As one of three finalists for Baylor University’s Robert Foster Cherry Award for Great Teaching, Professor Neil Garg will present lectures at both Baylor University and UCLA in the fall of 2017. The recipient of the Cherry Award will be announced in the spring of 2018.

The Cherry Award program is designed to honor great teachers, to stimulate discussion in the academy about the value of teaching and to encourage departments and institutions to value their own great teachers. Individuals nominated for the award have a proven record as extraordinary teachers with a positive, inspiring and long-lasting effect on students, along with a record of distinguished scholarship.

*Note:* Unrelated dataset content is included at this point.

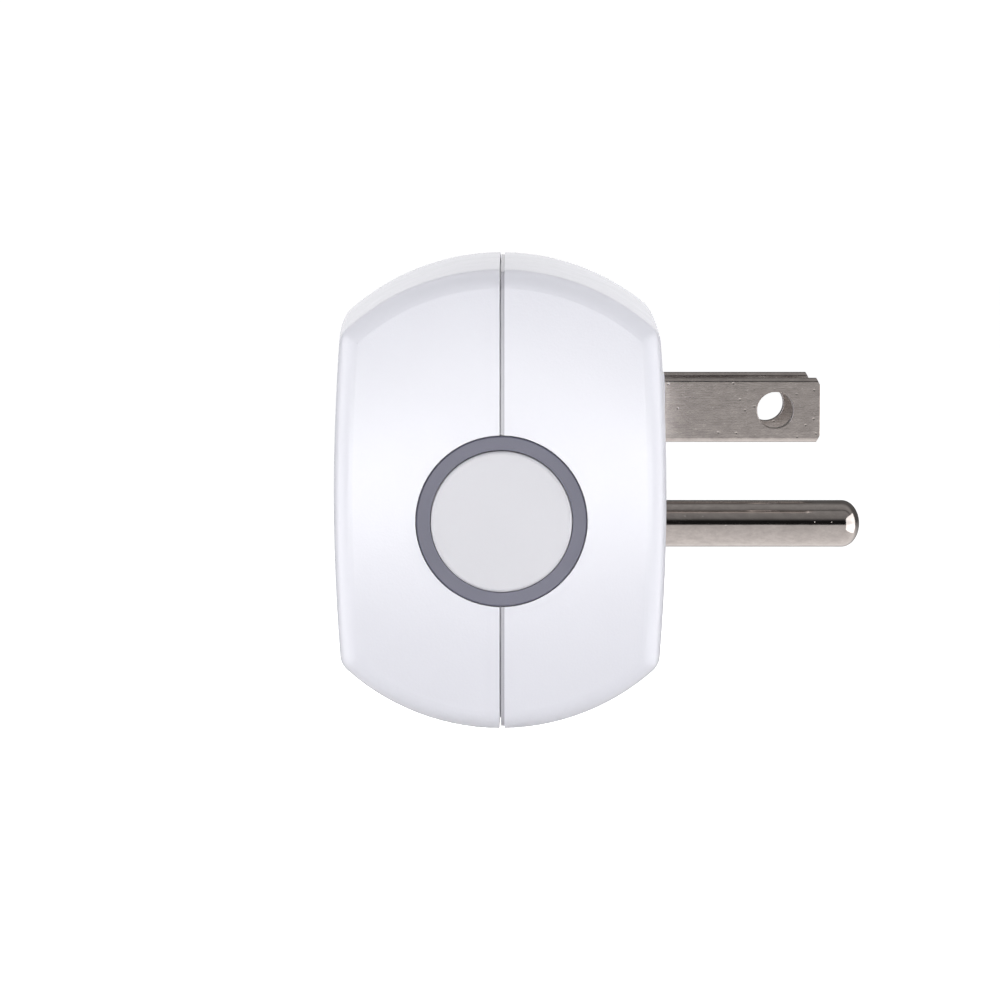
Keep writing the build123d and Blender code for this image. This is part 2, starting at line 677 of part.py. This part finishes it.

The award was created by Robert Foster Cherry, who enrolled in the Baylor Law School in 1932 and passed the Texas State Bar Examination the following year. With a deep appreciation for how his life had been changed by significant teachers, he made an exceptional estate bequest to establish the Cherry Award program to recognize excellent teachers and bring them in contact with Baylor students. The first Robert Foster Cherry Award was made in 1991 and has since been awarded biennially.

To learn more about Garg’s research, visit his group website.

From UCLA Newsroom (by Stuart Wolpert):
Garg is finalist for Robert Foster Cherry Award for Great Teaching

Neil Garg has won major awards for his teaching of organic chemistry. The winner of the Robert Foster Cherry Award for Great Teaching will be announced in spring 2018. Photo by Jesse Herring/UCLA.

California Professor of the Year Neil Garg, who has been getting large numbers of UCLA students to love organic chemistry for years, has been selected as one of three finalists for the Robert Foster Cherry Award for Great Teaching, given by Baylor University once every two years. The award honors outstanding professors who are extraordinary, inspiring teachers with a positive, long-lasting effect on students and a record of distinguished scholarship.

He has won many awards for his teaching and research, including UCLA’s Eby Award for the Art of Teaching and’s Professor of the Year. Many of his students have said he is the best professor they have ever had and ever expect to have, and that he has instilled in them a love of organic chemistry — a subject many students dread.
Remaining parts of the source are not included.